From these pairs sprang innumerable hits like the charming Twitty-Lynn opus ‘You’re The Reason Our Kids Are Ugly’, the tearful Parton-Rogers duet ‘You Can’t Make Old Friends’ and anything from the enduring Nelson-Jennings catalogue. Together, these couplings did more than just collaborate, trading verses and chiming in on choruses; rather, they became one in that moment in time, their unique bonds solidified in song.
These partnerships were informed by more than just talent, their hold on audiences boiling down to the chemistry they shared. When they performed together, they often put on a show, portraying best friends, lovers, an old married couple or outlaws on the lam together. In turn, you felt each sharp jab flung in ‘You’re The Reason Our Kids Are Ugly’, experienced the bittersweet pangs of ‘You Can’t Make Old Friends’ and got roped in by ‘Mammas Don’t Let Your Babies Grow Up to Be Cowboys’.
They made active participants out of passive listeners, taking audiences with them as they navigated feelings of affection, longing, even indifference through music and making them believe every word.
Eventually, though, country music experienced a divide and with it came the demise of such duos. The genre began to buckle under the weight of expectation, with the chasm between what was considered pop, rock and pure country fracturing further and each new fleet of country stars becoming increasingly incompatible.
Soon, collaborations were fated to be just that, brief alliances between a rotating door of hitmakers who had little interest in the long haul. In the years since, country fans have been all but placated with one-off duets traded between artists tacking relevant names onto theirs.
That may also be the case with this recent slate of hits from Riley Green and Ella Langley, but it’s the chemistry they share – the same magnetism that was undeniable between the country power couples of yore – that seems to say otherwise.
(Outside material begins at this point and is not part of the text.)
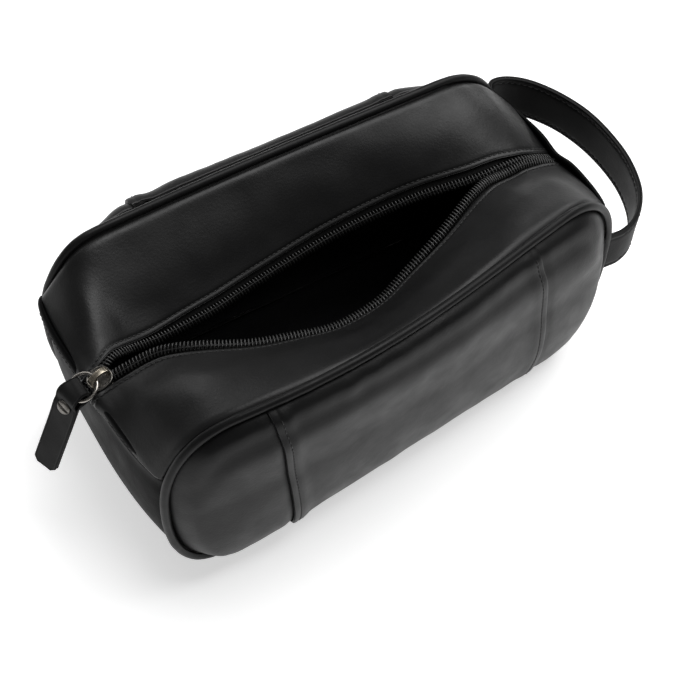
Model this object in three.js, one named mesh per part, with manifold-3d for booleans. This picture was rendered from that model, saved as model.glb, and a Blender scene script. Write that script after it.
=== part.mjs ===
// A zipped leather wash bag standing on its base with the zip open.
// Millimetres. +X runs along the bag towards the carrying loop, -X towards the zip slider,
// the front panel faces -Y and +Z is up. The origin is the centre of the underside.

import * as THREE from 'three';
import { mergeVertices } from 'three/addons/utils/BufferGeometryUtils.js';
import Module from 'manifold-3d';

const wasm = await Module();
wasm.setup();

// ---------- driving dimensions ----------

const bagLength = 280; // over the widest part of the two ends
const bagHeight = 125; // floor to the piping at the top corners
const leftDepth = 130; // between the two pipings at the slider end
const rightDepth = 103; // between the two pipings at the loop end
const widestHeight = 72; // height at which the ends stand furthest out
const pipingFloorGap = 3; // the lowest piping centre above the floor
const topCornerRun = 42;
const bottomCornerRun = 35;
const cornerSharpness = 2.3; // 2 is an ellipse, more is squarer
const seamHeight = 96; // where the end strip meets the zip flaps

const frontBow = 17; // the open front edge is pushed outwards
const frontRise = 11; // and upwards, at mid length
const frontBowLean = 0.6; // more so towards the slider end
const backRise = 2.5;
const panelPuff = 9;
const panelSeamX = 80; // seams between the centre and end panels

const leather = 1.8;
const lining = 0.8;
const gap = 0.35; // between pieces that touch
const pipingRadius = 2.3;
const pipingWall = 0.7;
const pipingRows = 52;
const pipingClearance = pipingRadius + 1.1;

const endBulge = 6; // the end strip swells out between the pipings
const baseBulge = 3.4; // and reaches the floor underneath

const coilRadius = 0.6;
const tapeThickness = 0.5;
const tapeReach = 9; // tape from the coil to its hidden edge
const tapeShown = 5; // tape from the coil to the folded leather edge
const flapPuff = 3;

const sliderX = -136; // slider centre with the zip open
const sliderZ = 100.5;
const zipSlope = 0.0222; // rise of the slider's straight track
const sliderLength = 12;
const sliderWidth = 11.4;
const plateThickness = 1.3;
const plateHalfGap = 1.3;
const crownWidth = 3.6;

const ringRadius = 7.4; // to the middle of the wire
const ringWire = 0.75;
const ringDroop = THREE.MathUtils.degToRad(20);

const pullWidth = 13.5;
const pullFoldWidth = 12.2; // narrower where it passes through the ring
const pullLeaf = 1.3;
const pullLoopHalf = 2.1; // half the height of the loop's hollow
const screwHead = 3.8;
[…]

It’s palpable when they swap exposing lines on the flirtatious waltz ‘you look like you love me’ or lay themselves bare in the regretful ballad ‘Don’t Mind If I Do’. In fact, this kind of connection has led many to speculate about their relationship status, fans and critics alike wondering whether the two really are singing what they’re feeling. While these theories have been vehemently denied, the stars asserting their relationship is strictly professional, there is something undeniable between them that has us hooked. They seem to show their cards when they’re performing together, both of them free to let a shared vulnerability shine through.
It was while the two Alabama natives were out on the road together for Green's Ain't My Last Rodeo tour that this partnership began. Of course, their similar backgrounds in the Yellowhammer State may play a part in their connection. “Riley being from Alabama, we grew up with a lot of the same musical influences,” Langley explained to Holler in a recent interview about the pair’s ‘Don’t Mind If I Do’ release. But their bond goes much deeper than upbringing.
“I've done a few duets at this point and some feature stuff, and really, for me, it's the relationship, the connection,” she added. “It's somebody I want to create with, you know?”
When the pair dropped ‘you look like you love me’ just months before, Green spoke with Holler about how it all happened so naturally, saying “the song with Ella was one of those things that can only happen out on the road, out on tour, just really organically.”
Maybe that’s what also makes this duo work. They didn’t try to force anything, instead nurturing a working relationship that wasn’t bound by what would sell. ‘you look like you love me’ was simply a good tune. “I heard the song, and I think she kinda thought maybe it would be a good collaboration with somebody, so I wrote a second verse for it,” Green added. “It's just a really fun song.”
Other recent collaborations have appeared to lack that kind of innateness, that almost inborn desire to make music with one another. Kelsea Ballerini and Noah Kahan’s ‘Cowboys Cry Too’, Lainey Wilson and Jelly Roll’s ‘Save Me’, even Kacey Musgraves and Zach Bryan’s Grammy-winning ‘I Remember Everything’ – they’re all smart pairings, giant stars joining forces with fellow titans, but they feel more strategic than meant to be.
In the end, the Green-Langley alliance may be just the remedy for modern country’s recent neglect of the duo. The pair, with their chemistry, charm and relaxed approach, could usher in a new age of the country power couple and, in turn, an era of much-needed camaraderie and common ground.
Come the New Year, Riley Green and Ella Langley will be out on the road together again for Green’s Damn Country Music Tour. Only time – and many more miles – will tell if theirs is a partnership built to last.